Arrímate a mí

Dice el refrán que «Quien a buen árbol se arrima, buena sombra le cobija.» Bajo la misma premisa se produce un fenómeno en el lenguaje por el cual algunos términos son yuxtapuestos a otros para que la sombra de los unos influya a los otros.

Para que se produzca este fenómeno hacen falta dos cosas. La primera es lo que llamaré el término árbol, que es un término de connotaciones innegables e inamovibles, una palabra sobre cuyo significado o implicaciones todo el mundo está de acuerdo y nadie pone en duda. La segunda cosa es el término arrimado, una palabra que puede referirse a un concepto de moda y sobre el cual las opiniones son más diversas o ambiguas. Les daré algunos ejemplos.

El sustantivo racismo (y su adjetivo racista) es un claro ejemplo de término árbol. Todos estamos de acuerdo en que es algo negativo e incluso quienes lo ejercen de manera más descarada se niegan a emplear su nombre con orgullo. Nadie argumenta a favor del racismo empleando esta misma palabra porque es muy difícil verla con buena luz, o siquiera de manera neutra. Así pues, los términos arrimados que coloquemos a la vera de racismo se verán cubiertos por su sombra y se teñirán de esas mismas connotaciones. Se puede acusar de este modo a alguien de ser un racista conservador, formando así un binomio en el cual la palabra conservador (término que por sí solo no es ni bueno ni malo) se tiñe de la sombra del primero y donde parece que negar lo uno supone también negar lo otro.

Esto no pasa sólo con palabras que tienen connotaciones negativas. Otro ejemplo de término árbol podría ser el de la palabra democracia. De por sí es un término que designa un sistema político, y el consenso general es que es el más deseable para una sociedad igualitaria, por lo que nadie se atreve a ir en su contra (incluso las dictaduras más férreas se autoconsideran democráticas y dicen defender la voluntad popular). Así, las palabras que pongamos a la vera de este sustantivo se cubren de una sombra benigna que las hace parecer más justas, más benévolas y apetecibles.

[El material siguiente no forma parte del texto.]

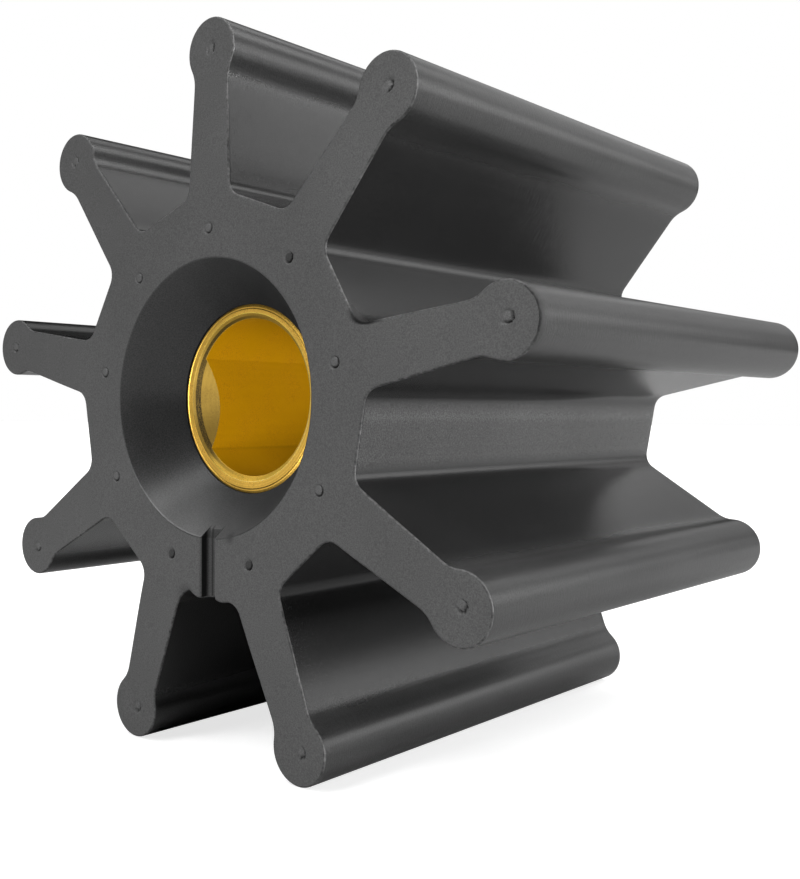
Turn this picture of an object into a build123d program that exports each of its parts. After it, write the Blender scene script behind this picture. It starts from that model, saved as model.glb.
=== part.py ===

Todo esto son, al final, juegos dialécticos del lenguaje en los cuales los profesionales de la política están bien versados. Gracias a ellos ilustran sus discursos maniqueístas para clasificar a los ciudadanos y a sus rivales en buenos o malos. Si algún rasgo no tiene un cariz concreto o bien definido, arrímeselo a un término árbol y así no habrá lugar a dudas. Cualquier idea difundida por los rivales será racista, machista o fascista, mientras que cualquier propuesta de nuestra parte irá acompañada de palabras como democrática, progresista o feminista. De esta manera se evita que los ciudadanos tengan que hacer el esfuerzo de pensar y razonar, cosa que nunca les conviene a quienes buscan ejercer el poder.